--- START Source data ---

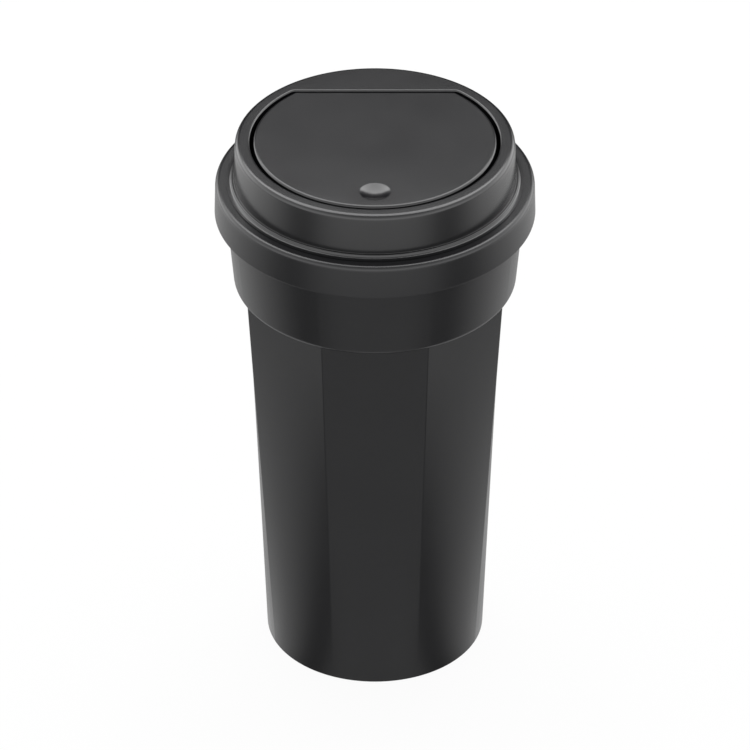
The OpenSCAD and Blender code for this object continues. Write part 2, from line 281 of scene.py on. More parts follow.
def ring_edges(ring: Sequence[BMVert]) -> list[BMEdge]:
    """Find the edges between a ring's own vertices.

    Args:
        ring: The ring's vertices.

    Returns:
        The edges.
    """
    own = set(ring)
    return list(dict.fromkeys(edge for vert in ring for edge in vert.link_edges if edge.other_vert(vert) in own))


def circles(facing: Sequence[Vector], profile: Iterable[Point], centre: Vector = ORIGIN) -> Rings:
    """Lay level circles about an upright axis, whose points face those of a ring.

    Args:
        facing: The ring's points.
        profile: The circles' radii and levels.
        centre: The axis's foot.

    Returns:
        The circles.
    """
    ways = [(Vector((point.x, point.y, 0)) - centre).normalized() for point in facing]
    return [[centre + way * radius + UP * z for way in ways] for radius, z in profile]


class RingSkin:
    """A skin that grows ring by ring from a circle, each ring with the same number of points."""

    def __init__(self, mesh: BMesh, first: Sequence[Vector]) -> None:
        """Lay the first ring.

        Args:
            mesh: The mesh to add to.
            first: The first ring's points.
        """
        self.mesh = mesh
        made = bmesh.ops.create_circle(mesh, segments=len(first), radius=1.0, cap_ends=False)
        self.first: list[BMVert] = made["verts"]
        self.last = self.first
        for vert, point in zip(self.first, first):
            vert.co = point

    def _extruded(self, ring: list[BMVert]) -> list[BMVert]:
        """Extrude a ring in place.

        Args:
            ring: The ring's vertices in order.

        Returns:
            The new ring, in the same order.
        """
        made = bmesh.ops.extrude_edge_only(self.mesh, edges=ring_edges(ring))
        fresh = set(verts_of(made["geom"]))
        return [next(e.other_vert(v) for e in v.link_edges if e.other_vert(v) in fresh) for v in ring]

    def grow(self, rings: Iterable[Sequence[Vector]]) -> None:
        """Extrude the last ring through more rings.

        Args:
            rings: The points of each ring.
        """
        for points in rings:
            self.last = self._extruded(self.last)
            for vert, point in zip(self.last, points):
                vert.co = point

    def close_with_fans(self, first_middle: Vector, last_middle: Vector) -> None:
        """Close both ends, each with a fan of triangles about a middle point.

        Args:
            first_middle: The first end's middle.
            last_middle: The last end's middle.
        """
        for ring, middle in ((self.first, first_middle), (self.last, last_middle)):
            bmesh.ops.pointmerge(self.mesh, verts=self._extruded(ring), merge_co=middle)

    def close_on_itself(self) -> None:
        """Join the last ring to the first."""
        bmesh.ops.bridge_loops(self.mesh, edges=ring_edges(self.first) + ring_edges(self.last))


def lathe(mesh: BMesh, outline: Sequence[Vector], centre: Vector, axis: Vector, degrees: float, steps: int) -> None:
    """Spin a closed outline about an axis, and close its ends if the turn isn't full.

    Args:
        mesh: The mesh to add to.
        outline: The outline's points in order.
        centre: A point on the axis.
        axis: The axis's direction.
        degrees: The turn.
        steps: The steps in the turn.
    """
    verts = [mesh.verts.new(point) for point in outline]
    edges = [mesh.edges.new((vert, verts[(i + 1) % len(verts)])) for i, vert in enumerate(verts)]
    full = degrees >= 360
    made = bmesh.ops.spin(
        mesh, geom=verts + edges, cent=centre, axis=axis, angle=radians(degrees), steps=steps, use_merge=full
    )
    if not full:
        ends = edges + [item for item in made["geom_last"] if isinstance(item, BMEdge)]
        bmesh.ops.holes_fill(mesh, edges=ends, sides=0)


def prism(mesh: BMesh, outline: Sequence[Vector], along: Vector) -> None:
    """Extrude a face through a few points.

    Args:
        mesh: The mesh to add to.
        outline: The face's points in order.
        along: The extrusion.
    """
    face = mesh.faces.new([mesh.verts.new(point) for point in outline])
    top = bmesh.ops.extrude_face_region(mesh, geom=[face])["geom"]
    bmesh.ops.translate(mesh, vec=along, verts=verts_of(top))


def block(mesh: BMesh, low: Sequence[float], high: Sequence[float], turn: float = 0.0) -> None:
    """Add a block between two corners, turned about the bin's axis.

    Args:
        mesh: The mesh to add to.
        low: The lowest corner.
        high: The highest corner.
        turn: The turn in degrees.
    """
    low, high = Vector(low), Vector(high)
    place = Matrix.Rotation(radians(turn), 4, "Z") @ Matrix.Translation((low + high) / 2)
    bmesh.ops.create_cube(mesh, size=1.0, matrix=place @ Matrix.Diagonal((*(high - low), 1.0)))


def make_piece(
    mesh: BMesh,
    name: str,
    body: Body,
    material: Material,
    replaces: str = "",
    sharp: float = 35.0,
) -> Object:
    """Turn a mesh in millimetres into a piece that rides on a body.

    Args:
        mesh: The mesh, which is freed.
        name: The piece's name.
        body: The body that it rides on.
        material: Its material.
        replaces: The CAD node that it stands for, if any.
        sharp: Edges that turn by more degrees than this stay sharp.

    Returns:
        The piece.
    """
    bmesh.ops.remove_doubles(mesh, verts=mesh.verts, dist=1e-4)
    bmesh.ops.recalc_face_normals(mesh, faces=mesh.faces)
    bmesh.ops.scale(mesh, vec=(MM, MM, MM), verts=mesh.verts)
    data = bpy.data.meshes.new(name)
    mesh.to_mesh(data)
    mesh.free()
    data.materials.append(material)
    data.shade_smooth()
    data.set_sharp_from_angle(angle=radians(sharp))
    piece = bpy.data.objects.new(name, data)
    bpy.context.scene.collection.objects.link(piece)
    normals = piece.modifiers.new("even_normals", "WEIGHTED_NORMAL")
    normals.keep_sharp = True
    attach(piece, body.value)
    if replaces:
        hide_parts(replaces)
    log.info("%s: %d faces, rides on %s", name, len(data.polygons), body.value)
    return piece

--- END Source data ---

What is required: Write down again the exact lines running from the beginning of the data to the line containing "return list(dict.fromkeys(edge for", with both ends included.

Output of the exercise:
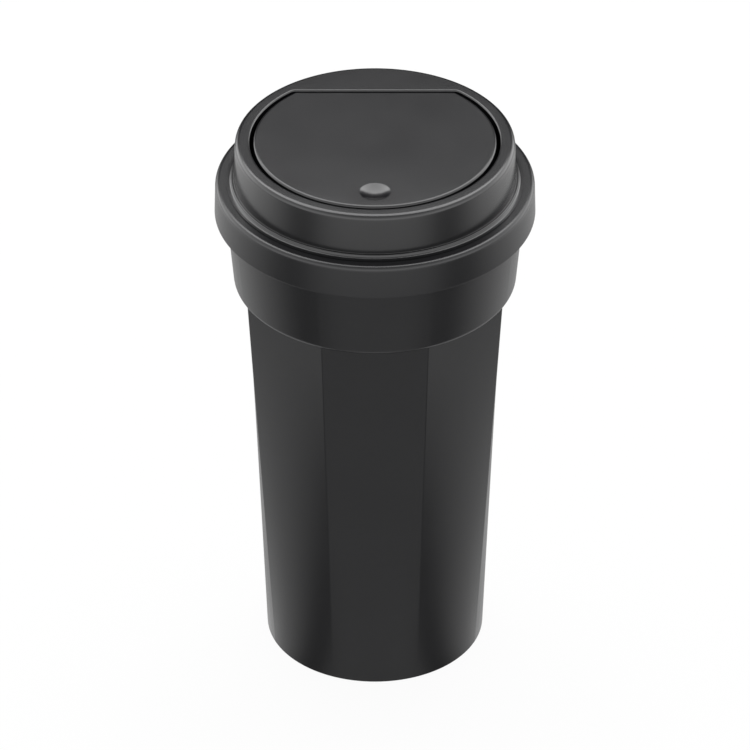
The OpenSCAD and Blender code for this object continues. Write part 2, from line 281 of scene.py on. More parts follow.
def ring_edges(ring: Sequence[BMVert]) -> list[BMEdge]:
    """Find the edges between a ring's own vertices.

    Args:
        ring: The ring's vertices.

    Returns:
        The edges.
    """
    own = set(ring)
    return list(dict.fromkeys(edge for vert in ring for edge in vert.link_edges if edge.other_vert(vert) in own))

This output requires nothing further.